While waiting for roof access, a few lucky residents got to chat with Jay-Z and snap a pic or two with him. His ability to normalize a rather unreal moment and focus his attention on each of us was both humbling and powerful. One hears of those rare mega-stars who possess a zen-like quality, this equilibrium of power and grace. Jay-Z has it.
While we waited, he spoke about how much 560 State had changed over the years–"these trees weren’t here," he said. None of this was. He pointed to the impressive Viking grills that now lined the back wall of the courtyard, and joked about the make-shift grills he and his boys used to set up for cookouts. He thanked a young lady for coming to his show and told her she had a beautiful energy about her. He wrapped his arm around a couple and their toddler, thanking them for allowing him into their home. He spoke gently to a precocious little boy on a scooter, telling the boy he had an old soul and intelligence about him.
During my brief exchange, I brought up the menorah and said how great the opening night show was. He thanked me and said he’d try to take a picture with the menorah backstage. I also got the above photo snapped. I’m the one on the left.

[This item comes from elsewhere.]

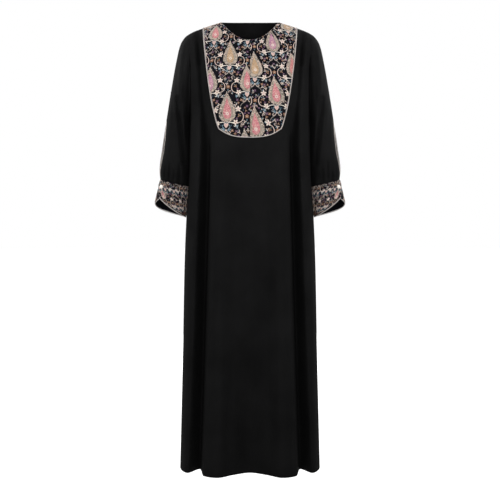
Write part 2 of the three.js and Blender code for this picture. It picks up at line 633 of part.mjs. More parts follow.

From there, Jay and the film crew finally headed to the roof for more shooting. From that vantage point, he could really take in the sheer magnitude of the Barclays Center just across the street. To the east he'd see Bed-Stuy and the Marcy Projects where he was raised. He stood there solemnly gesturing to the camera with his arms. If life is about dreaming big, never forgetting where you came from and nurturing your genius, I can’t imagine a moment more powerful for him.